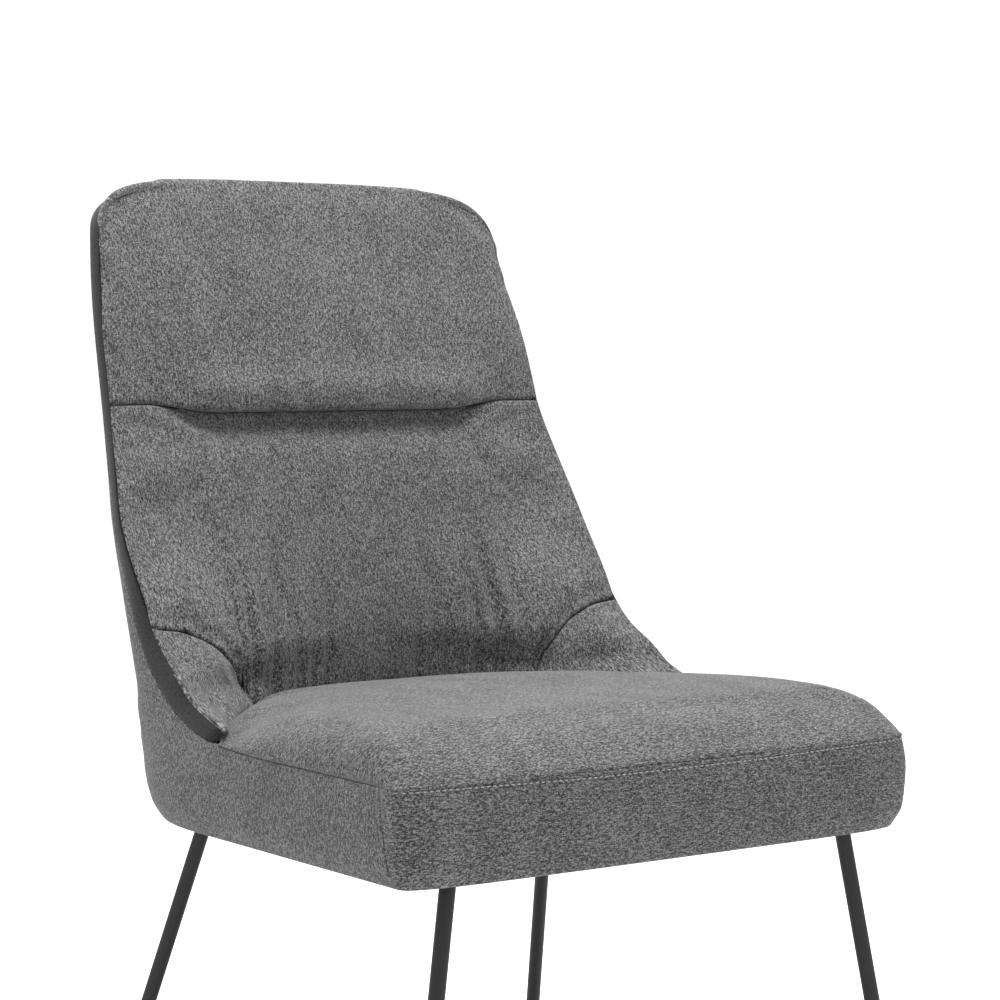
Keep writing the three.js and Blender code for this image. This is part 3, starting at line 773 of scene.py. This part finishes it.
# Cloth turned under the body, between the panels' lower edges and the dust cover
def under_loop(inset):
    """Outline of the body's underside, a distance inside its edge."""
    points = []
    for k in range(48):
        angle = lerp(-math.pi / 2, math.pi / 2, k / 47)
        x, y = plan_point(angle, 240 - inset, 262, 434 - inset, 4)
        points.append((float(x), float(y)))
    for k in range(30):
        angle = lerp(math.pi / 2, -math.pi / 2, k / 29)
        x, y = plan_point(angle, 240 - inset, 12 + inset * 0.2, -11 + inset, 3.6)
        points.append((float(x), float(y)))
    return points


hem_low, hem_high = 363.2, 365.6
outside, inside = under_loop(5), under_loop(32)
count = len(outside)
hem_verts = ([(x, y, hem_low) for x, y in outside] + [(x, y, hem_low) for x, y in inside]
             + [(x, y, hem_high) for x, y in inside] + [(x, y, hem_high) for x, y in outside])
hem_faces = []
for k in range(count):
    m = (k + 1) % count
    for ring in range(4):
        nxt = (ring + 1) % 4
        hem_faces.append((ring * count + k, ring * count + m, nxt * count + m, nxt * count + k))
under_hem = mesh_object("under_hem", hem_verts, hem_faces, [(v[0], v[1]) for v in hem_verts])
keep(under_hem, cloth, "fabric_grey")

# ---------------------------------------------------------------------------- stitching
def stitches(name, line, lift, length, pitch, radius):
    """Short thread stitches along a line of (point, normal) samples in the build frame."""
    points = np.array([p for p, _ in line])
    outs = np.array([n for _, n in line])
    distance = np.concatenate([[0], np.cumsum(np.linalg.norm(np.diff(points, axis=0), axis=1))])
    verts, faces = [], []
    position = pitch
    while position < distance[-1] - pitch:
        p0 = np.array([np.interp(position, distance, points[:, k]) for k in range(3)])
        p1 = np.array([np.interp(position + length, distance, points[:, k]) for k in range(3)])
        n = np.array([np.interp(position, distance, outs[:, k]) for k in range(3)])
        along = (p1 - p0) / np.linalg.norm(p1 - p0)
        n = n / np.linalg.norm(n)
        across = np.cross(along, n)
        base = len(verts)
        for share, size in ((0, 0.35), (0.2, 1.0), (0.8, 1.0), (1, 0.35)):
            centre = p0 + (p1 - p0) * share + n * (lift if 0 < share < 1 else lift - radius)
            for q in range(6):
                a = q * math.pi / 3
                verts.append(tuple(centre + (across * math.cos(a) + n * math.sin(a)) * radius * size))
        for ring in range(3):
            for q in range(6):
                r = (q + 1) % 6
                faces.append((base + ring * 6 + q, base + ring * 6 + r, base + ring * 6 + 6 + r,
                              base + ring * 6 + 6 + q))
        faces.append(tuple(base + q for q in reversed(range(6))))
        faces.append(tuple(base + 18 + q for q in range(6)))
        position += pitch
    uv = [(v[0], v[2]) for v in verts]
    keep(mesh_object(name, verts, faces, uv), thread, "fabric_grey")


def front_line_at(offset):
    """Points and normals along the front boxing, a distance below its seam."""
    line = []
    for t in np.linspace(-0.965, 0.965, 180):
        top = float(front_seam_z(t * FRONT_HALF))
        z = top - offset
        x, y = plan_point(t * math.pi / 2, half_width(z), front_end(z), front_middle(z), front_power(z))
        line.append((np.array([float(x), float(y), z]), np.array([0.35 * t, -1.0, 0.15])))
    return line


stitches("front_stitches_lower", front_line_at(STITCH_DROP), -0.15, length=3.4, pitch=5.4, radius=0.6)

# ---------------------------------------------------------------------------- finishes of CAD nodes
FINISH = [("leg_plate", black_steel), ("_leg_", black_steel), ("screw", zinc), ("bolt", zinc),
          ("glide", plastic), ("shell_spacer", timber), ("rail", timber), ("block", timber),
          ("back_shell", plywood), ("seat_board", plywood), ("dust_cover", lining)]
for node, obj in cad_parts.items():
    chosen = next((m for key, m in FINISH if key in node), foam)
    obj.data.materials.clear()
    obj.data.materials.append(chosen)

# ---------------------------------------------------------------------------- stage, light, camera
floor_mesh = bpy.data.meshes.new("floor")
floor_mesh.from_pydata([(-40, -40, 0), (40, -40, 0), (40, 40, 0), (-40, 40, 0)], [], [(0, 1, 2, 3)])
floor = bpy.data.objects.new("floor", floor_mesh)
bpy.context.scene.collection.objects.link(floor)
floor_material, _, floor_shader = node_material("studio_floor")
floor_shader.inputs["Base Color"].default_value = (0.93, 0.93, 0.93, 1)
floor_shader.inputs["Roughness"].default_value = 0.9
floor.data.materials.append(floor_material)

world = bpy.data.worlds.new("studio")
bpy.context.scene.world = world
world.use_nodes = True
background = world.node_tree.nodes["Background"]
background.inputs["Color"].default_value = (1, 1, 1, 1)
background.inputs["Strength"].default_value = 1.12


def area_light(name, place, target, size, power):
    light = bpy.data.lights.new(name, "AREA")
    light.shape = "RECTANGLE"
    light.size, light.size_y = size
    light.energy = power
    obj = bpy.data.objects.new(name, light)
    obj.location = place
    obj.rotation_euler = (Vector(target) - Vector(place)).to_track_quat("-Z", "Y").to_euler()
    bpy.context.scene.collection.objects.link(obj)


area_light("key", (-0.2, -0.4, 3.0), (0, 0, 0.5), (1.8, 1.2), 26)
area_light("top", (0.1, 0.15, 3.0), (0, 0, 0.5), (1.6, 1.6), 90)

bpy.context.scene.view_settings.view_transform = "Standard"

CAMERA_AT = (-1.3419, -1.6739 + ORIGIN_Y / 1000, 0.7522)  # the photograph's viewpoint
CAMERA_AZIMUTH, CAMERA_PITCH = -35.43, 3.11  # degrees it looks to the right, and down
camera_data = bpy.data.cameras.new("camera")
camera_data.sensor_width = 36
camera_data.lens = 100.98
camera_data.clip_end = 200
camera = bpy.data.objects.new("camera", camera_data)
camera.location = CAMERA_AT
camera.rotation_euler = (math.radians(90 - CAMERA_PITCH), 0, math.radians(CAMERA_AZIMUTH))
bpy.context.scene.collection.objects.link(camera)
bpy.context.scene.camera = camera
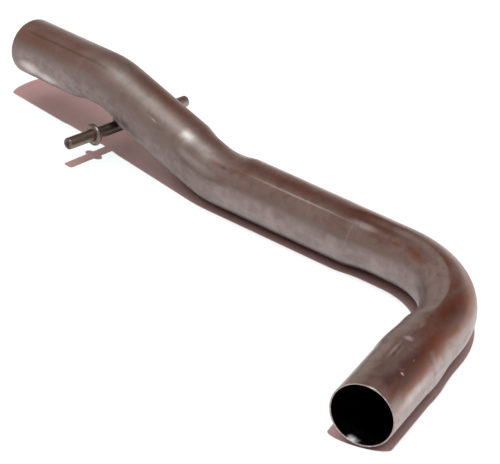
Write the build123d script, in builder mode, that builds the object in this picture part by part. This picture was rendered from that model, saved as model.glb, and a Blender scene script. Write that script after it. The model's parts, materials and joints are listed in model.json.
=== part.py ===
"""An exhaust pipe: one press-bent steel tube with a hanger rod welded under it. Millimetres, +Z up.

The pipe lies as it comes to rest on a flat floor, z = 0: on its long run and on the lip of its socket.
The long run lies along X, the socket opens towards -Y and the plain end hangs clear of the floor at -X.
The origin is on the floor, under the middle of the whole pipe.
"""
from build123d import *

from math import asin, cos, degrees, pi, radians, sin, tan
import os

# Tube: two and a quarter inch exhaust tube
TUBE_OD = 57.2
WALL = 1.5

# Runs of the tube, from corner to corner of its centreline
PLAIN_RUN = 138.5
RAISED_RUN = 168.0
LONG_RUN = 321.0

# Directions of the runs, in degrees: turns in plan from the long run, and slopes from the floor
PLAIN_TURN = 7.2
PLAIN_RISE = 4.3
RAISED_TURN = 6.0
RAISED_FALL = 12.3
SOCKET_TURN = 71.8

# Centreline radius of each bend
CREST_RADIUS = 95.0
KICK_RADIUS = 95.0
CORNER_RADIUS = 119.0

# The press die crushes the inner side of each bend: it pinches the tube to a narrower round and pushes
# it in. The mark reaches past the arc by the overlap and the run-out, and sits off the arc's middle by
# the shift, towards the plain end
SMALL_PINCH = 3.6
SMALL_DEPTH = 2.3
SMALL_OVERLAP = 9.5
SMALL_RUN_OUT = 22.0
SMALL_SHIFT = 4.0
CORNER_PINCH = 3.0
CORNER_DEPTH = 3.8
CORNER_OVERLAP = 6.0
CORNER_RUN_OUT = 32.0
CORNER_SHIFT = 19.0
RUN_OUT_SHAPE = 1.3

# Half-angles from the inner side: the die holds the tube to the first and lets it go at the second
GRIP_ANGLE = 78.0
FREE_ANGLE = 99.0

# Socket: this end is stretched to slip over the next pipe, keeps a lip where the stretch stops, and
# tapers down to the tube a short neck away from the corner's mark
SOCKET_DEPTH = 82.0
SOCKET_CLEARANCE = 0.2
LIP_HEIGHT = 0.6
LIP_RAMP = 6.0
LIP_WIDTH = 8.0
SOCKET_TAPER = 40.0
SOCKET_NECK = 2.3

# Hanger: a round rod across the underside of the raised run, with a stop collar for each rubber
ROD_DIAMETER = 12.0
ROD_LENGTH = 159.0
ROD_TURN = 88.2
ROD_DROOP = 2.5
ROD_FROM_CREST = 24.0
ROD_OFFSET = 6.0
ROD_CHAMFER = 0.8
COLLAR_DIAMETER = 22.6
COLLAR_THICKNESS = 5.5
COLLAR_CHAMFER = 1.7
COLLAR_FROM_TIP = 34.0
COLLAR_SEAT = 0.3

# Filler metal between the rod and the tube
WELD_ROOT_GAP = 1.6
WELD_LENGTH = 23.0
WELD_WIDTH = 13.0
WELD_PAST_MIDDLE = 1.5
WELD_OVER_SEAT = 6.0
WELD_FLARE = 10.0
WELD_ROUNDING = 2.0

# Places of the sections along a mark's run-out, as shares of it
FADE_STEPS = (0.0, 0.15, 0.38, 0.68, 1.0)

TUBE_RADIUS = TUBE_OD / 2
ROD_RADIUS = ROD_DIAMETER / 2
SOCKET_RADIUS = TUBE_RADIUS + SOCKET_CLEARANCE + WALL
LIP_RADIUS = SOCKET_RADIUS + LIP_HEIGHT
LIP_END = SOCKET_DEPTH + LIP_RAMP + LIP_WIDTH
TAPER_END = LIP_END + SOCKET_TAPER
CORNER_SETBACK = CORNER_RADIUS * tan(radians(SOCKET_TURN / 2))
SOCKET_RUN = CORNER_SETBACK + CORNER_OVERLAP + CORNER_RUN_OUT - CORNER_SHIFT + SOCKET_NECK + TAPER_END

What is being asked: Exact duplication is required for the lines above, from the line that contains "Write the build123d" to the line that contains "CORNER_RADIUS = 119.0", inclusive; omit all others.

Task answer:
Write the build123d script, in builder mode, that builds the object in this picture part by part. This picture was rendered from that model, saved as model.glb, and a Blender scene script. Write that script after it. The model's parts, materials and joints are listed in model.json.
=== part.py ===
"""An exhaust pipe: one press-bent steel tube with a hanger rod welded under it. Millimetres, +Z up.

The pipe lies as it comes to rest on a flat floor, z = 0: on its long run and on the lip of its socket.
The long run lies along X, the socket opens towards -Y and the plain end hangs clear of the floor at -X.
The origin is on the floor, under the middle of the whole pipe.
"""
from build123d import *

from math import asin, cos, degrees, pi, radians, sin, tan
import os

# Tube: two and a quarter inch exhaust tube
TUBE_OD = 57.2
WALL = 1.5

# Runs of the tube, from corner to corner of its centreline
PLAIN_RUN = 138.5
RAISED_RUN = 168.0
LONG_RUN = 321.0

# Directions of the runs, in degrees: turns in plan from the long run, and slopes from the floor
PLAIN_TURN = 7.2
PLAIN_RISE = 4.3
RAISED_TURN = 6.0
RAISED_FALL = 12.3
SOCKET_TURN = 71.8

# Centreline radius of each bend
CREST_RADIUS = 95.0
KICK_RADIUS = 95.0
CORNER_RADIUS = 119.0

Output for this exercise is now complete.